The hated stock market that beats the USA

There’s a currently hated stock market that’s still performed better than the US over the past couple of decades. Right now it’s dirt cheap and has a high and rising dividend yield. Despite this, practically every investor detests it, usually based on false perceptions. That market is Russia.

I know…I know… About 99% of you have been told endlessly since birth that Russia is evil. Russian business is inefficient. Russia is a failed state run by a dictator.

But bear with me on this one. I also grew up immersed in cold war propaganda, and continue to see the very poor coverage of Russia that continues to this day. But when it comes to investing it pays to keep an open mind.

If all of the negativity was true, then you’d think that Russian stocks would have been a dreadful place to invest. But actually they’ve done very well over the long run, admittedly with some pretty hairy volatility at times.

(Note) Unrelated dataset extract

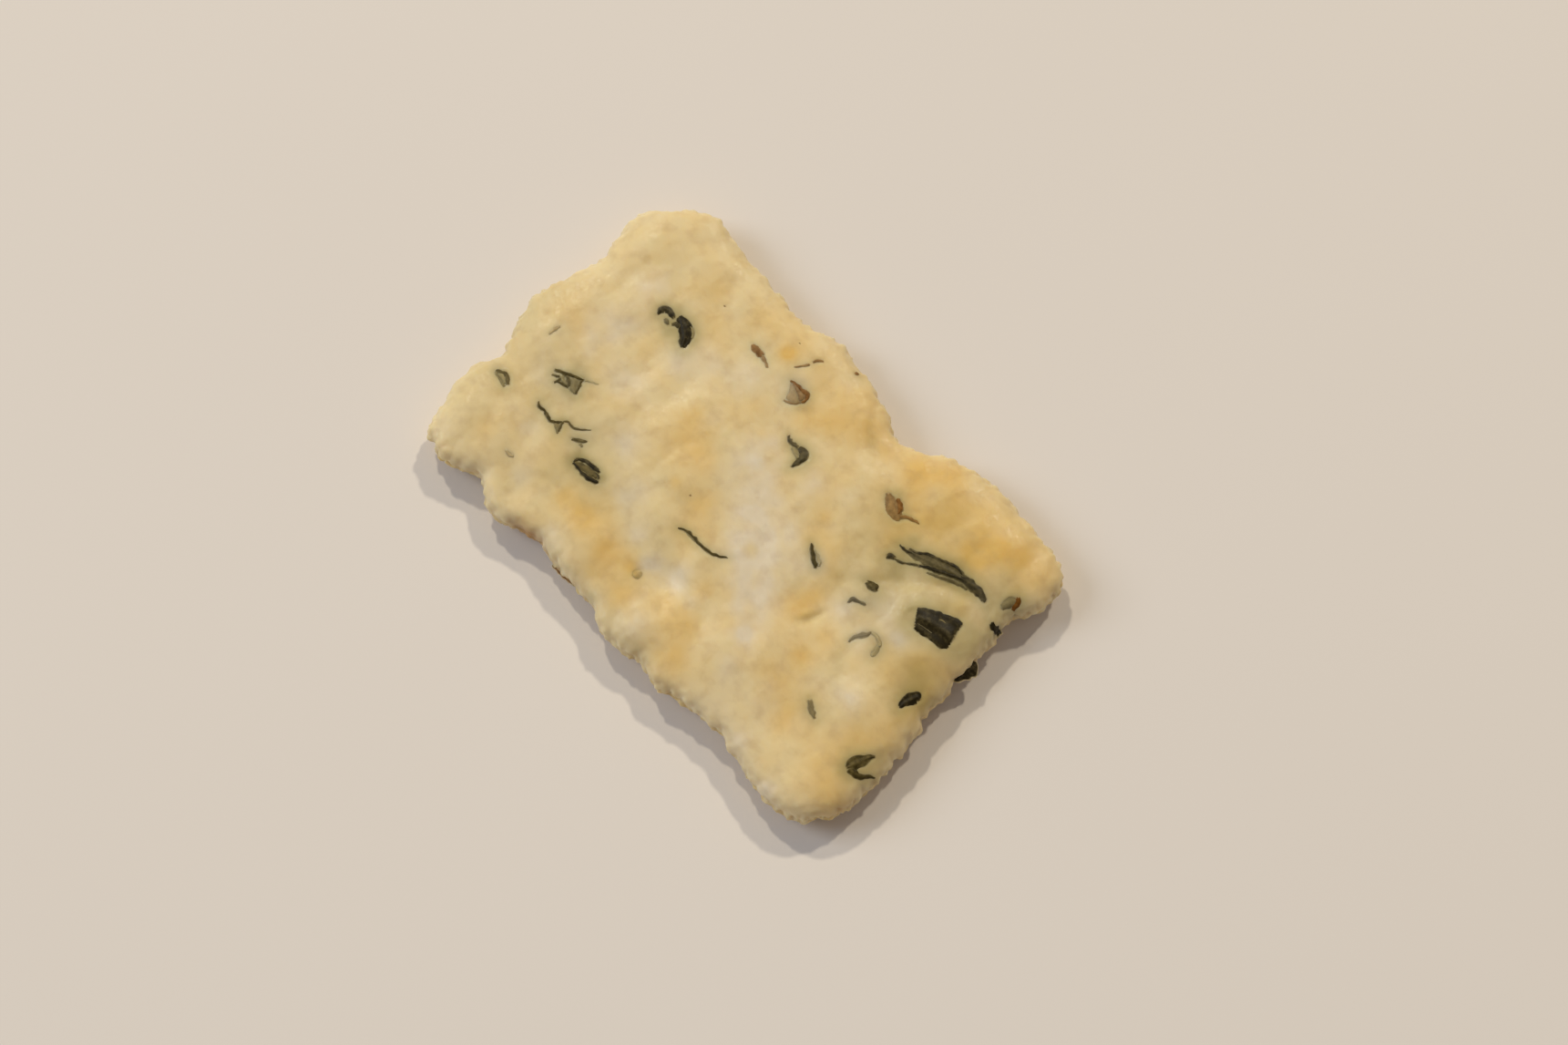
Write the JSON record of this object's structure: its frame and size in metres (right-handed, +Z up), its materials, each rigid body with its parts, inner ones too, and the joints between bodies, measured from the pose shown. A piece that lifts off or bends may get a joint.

They’ve also done well in the shorter run. The last time I wrote about Russia was in August last year (see here). It was an updated on a previous recommendation to buy Russia dating back to March 2015. It was already up 21% over 17 months. Dial forward another seven months and the total profit is 33.5%, including dividends, over a tad more than two years. But I think there’s a lot more to come.

Now I’m not naively saying that Vladimir Putin is some kind of angel. For starters he’s a politician. But there certainly has been an economic transformation of Russia while Putin’s been in power, and it’s not over yet. That transformation shows up in the performance of Russian stocks.

The following chart compares the MSCI Russia index with the MSCI USA index and the MSCI Emerging Markets index since December 1994. That’s the earliest available date for the Russian index. Don’t forget, the Soviet Union was only officially dissolved on 26th December 1991. The modern Russian stock markets were launched shortly afterwards.

Clearly it hasn’t all been plain sailing, even if the long term trend has been strongly upwards. Price swings can be extreme, not least because a lot of investors in Russia aren’t from Russia. This leaves the market prone to the vagaries of hot and cold sentiment, and subject to fickle foreign fund flows.

There was a big crash in 1997/1998, which was when Russia devalued the ruble and defaulted on its government debts. The much admired, but ultimately deeply flawed, US hedge fund known as “Long Term Capital Management” was one of the victims of the bond market turmoil (somewhat ironically, given LTCM’s hubristic name…). But Russian stocks crashed too.

The other big crash was in 2008, during the global financial crisis, when leveraged or panicked investors dumped just about anything seen as remotely risky. Commodity prices collapsed, so did the ruble, and so..unsurprisingly…did Russian stocks, especially when measured in dollars.

The recovery was speedy, and made a lot of money for anyone prepared to buy Russian stocks in early 2009. If such a rare creature existed then they more than tripled their investment by early 2011.

But then began a multi-year bear market which lasted until early 2016. It not just saw valuation multiples pushed lower and lower, but also saw the ruble bashed down for a while. There were essentially two main reasons for this.

First, commodity prices were weak, and Russia is a big commodity producer. In particular the price of oil collapsed. Brent crude fell from above $120 per barrel in early 2011 to well under $40 in early 2016.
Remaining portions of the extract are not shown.